Another well-upholstered album of contemporary straight-ahead Jazz that gives absolutely no cause for complaint but fewer reasons than one might expect to become excited. Its title, Never Too Late,
is an appropriate metaphor for tenor Dave Riekenberg's long-overdue debut as leader of his own quartet after years on the road with Woody Herman's orchestra and Blood, Sweat & Tears and many more gigging around New York City and performing as a woodwind specialist on Broadway. Riekenberg, known as "Bopper," is a resourceful and articulate stylist with a pleasing sound who knows how to swing at any tempo. He is accompanied on this studio date by three of New York's most reputable sidemen, pianist Xavier Davis, bassist Doug Weiss and drummer Dennis Mackrel. Davis, a consistently engaging soloist, keeps Riekenberg on his improvisational toes while Weiss and Mackrel see to it that the group's rhythmic momentum never wavers. Everyone is a model of harmonious self-assurance, and much of the album rides smoothly along on a good-natured but otherwise unexceptional cushion of purposeful competence. Its strong points, as is usually the case, are the standards "By Myself," "For All We Know" and "Stella by Starlight," on the last of which Riekenberg discards the tenor to show his proficiency on flute. Riekenberg wrote "Never Too Late" and "Oops," neither of which poses a threat to those tunes already mentioned.

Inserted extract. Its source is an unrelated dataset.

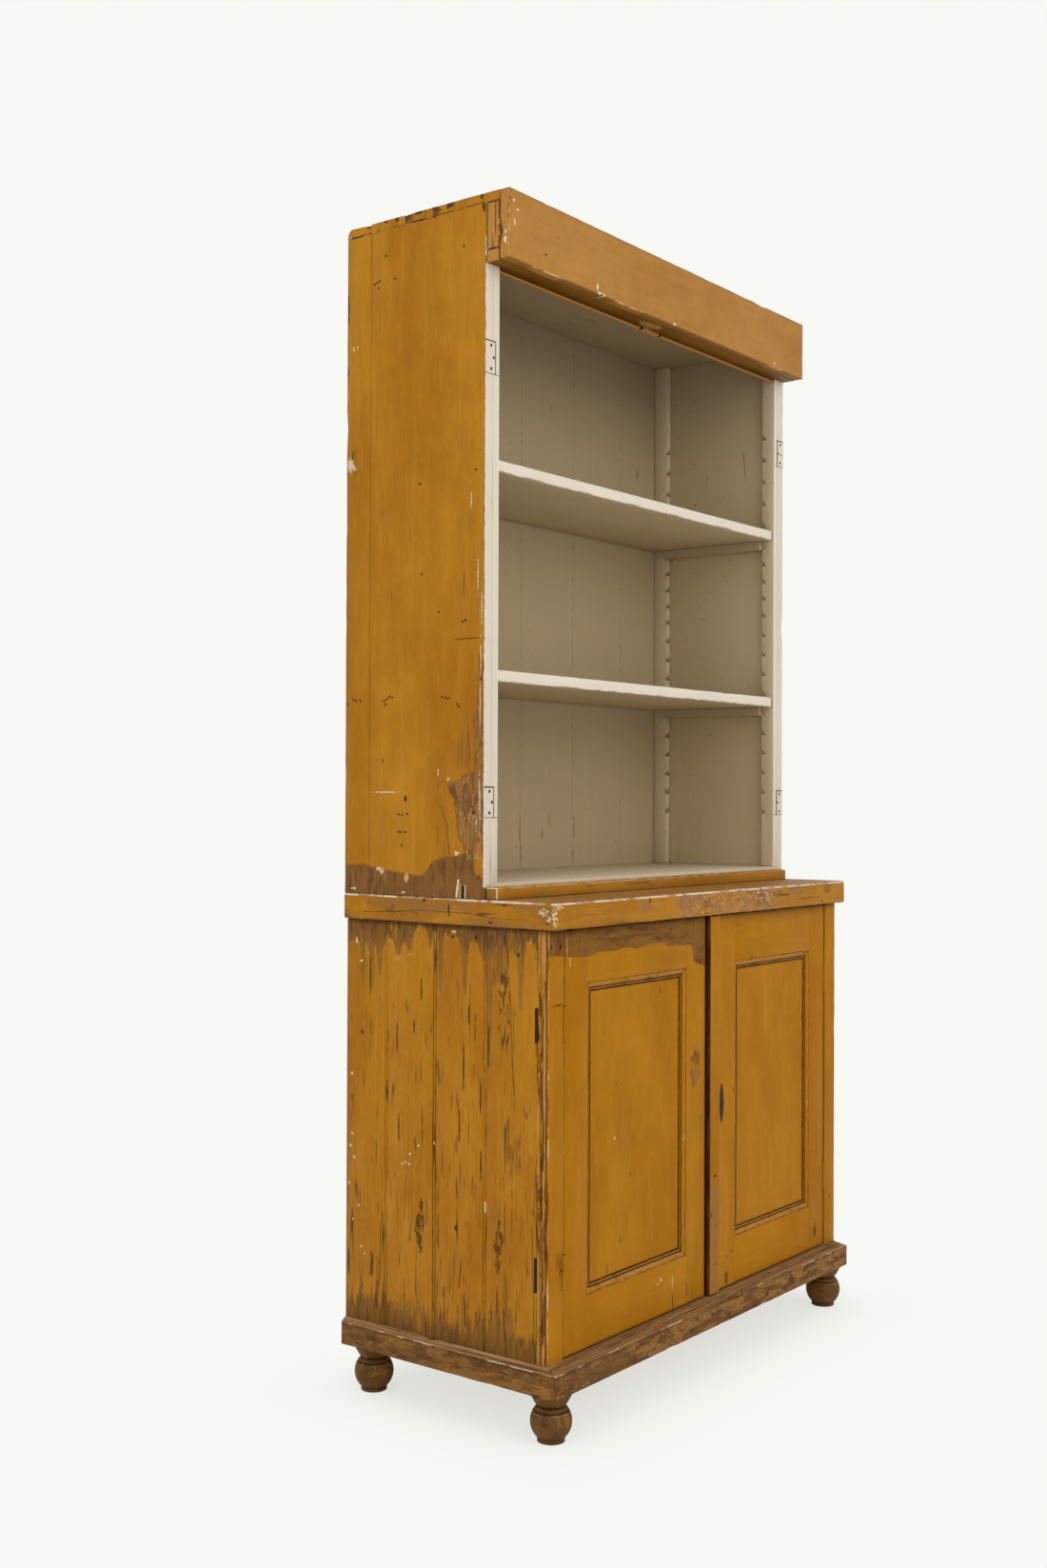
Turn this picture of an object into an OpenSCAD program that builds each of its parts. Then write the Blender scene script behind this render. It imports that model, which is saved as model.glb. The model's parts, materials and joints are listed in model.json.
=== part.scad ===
// Shop cabinet in two parts: a cupboard base on turned feet with two panelled doors, and an open
// shelf section with notched shelf racks that stands on its worktop.
// Millimetres, +Z up, the doors face -Y, and the origin is on the floor under the middle of the cabinet.

/* [Base cupboard] */
// Width over the boarded sides of the base
base_w = 1024; // [960:1:1150]
// Depth of the base, from the door faces to the back
base_d = 459; // [430:1:540]
// Height of the base between the plinth and the worktop
base_h = 723; // [660:1:800]
// Thickness of the boarded sides
base_side_t = 22; // [18:1:26]
// Width that one side board covers
side_board_w = 113.5; // [95:0.5:140]
// Thickness of the tongue on a side board
tongue_t = 6; // [4:0.5:8]
// Length of the tongue on a side board
tongue_l = 7; // [5:0.5:9]
// Diameter of the bead beside each joint of the side boards
bead_d = 5; // [3:0.5:7]
// Width of the quirk beside a bead
quirk_w = 1.5; // [1:0.5:3]
// Thickness of the back boards of the base
base_back_t = 13; // [10:1:18]
// Width that one back board of the base covers
base_back_board_w = 163; // [120:1:220]
// Thickness of the cupboard floor
base_floor_t = 22; // [16:1:30]
// Width of the fixed stile at each front corner
stile_w = 44; // [36:1:60]
// Thickness of the fixed stiles
stile_t = 25; // [22:1:32]
// Height of the rails under the worktop
top_rail_h = 44; // [34:1:60]
// Thickness of the rails under the worktop
top_rail_t = 22; // [18:1:28]
// Thickness of the shelf inside the base
base_shelf_t = 20; // [15:1:26]
// Height of that shelf's top above the cupboard floor
base_shelf_rise = 359; // [250:1:400]
// Distance of that shelf's front edge behind the door faces
base_shelf_setback = 60; // [50:1:120]
// Height of the cleats that carry that shelf
cleat_h = 30; // [20:1:45]
// Thickness of the cleats that carry that shelf
cleat_t = 20; // [14:1:30]

/* [Plinth and feet] */
// Height of the feet under the plinth
foot_h = 81; // [70:1:110]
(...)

Completing the program are Joe Henderson's breezy samba, "Serenity," Tom Guarna's wistful "Reunion," Billy Eckstine's lyrical "I Want to Talk About You" and a medium-tempo cooker with enticing melody by Sonny Rollins, "Why Don't I," on which Riekenberg acknowledges his debt to Sonny, as he does Henderson on "Serenity." Never Too Late
is a largely impressive first outing for Riekenberg but one's praise must be tempered by the thought that neither he nor his companions is able to produce the sort of prolonged creative spark that might prompt one to append the prefix "extra" to "ordinary."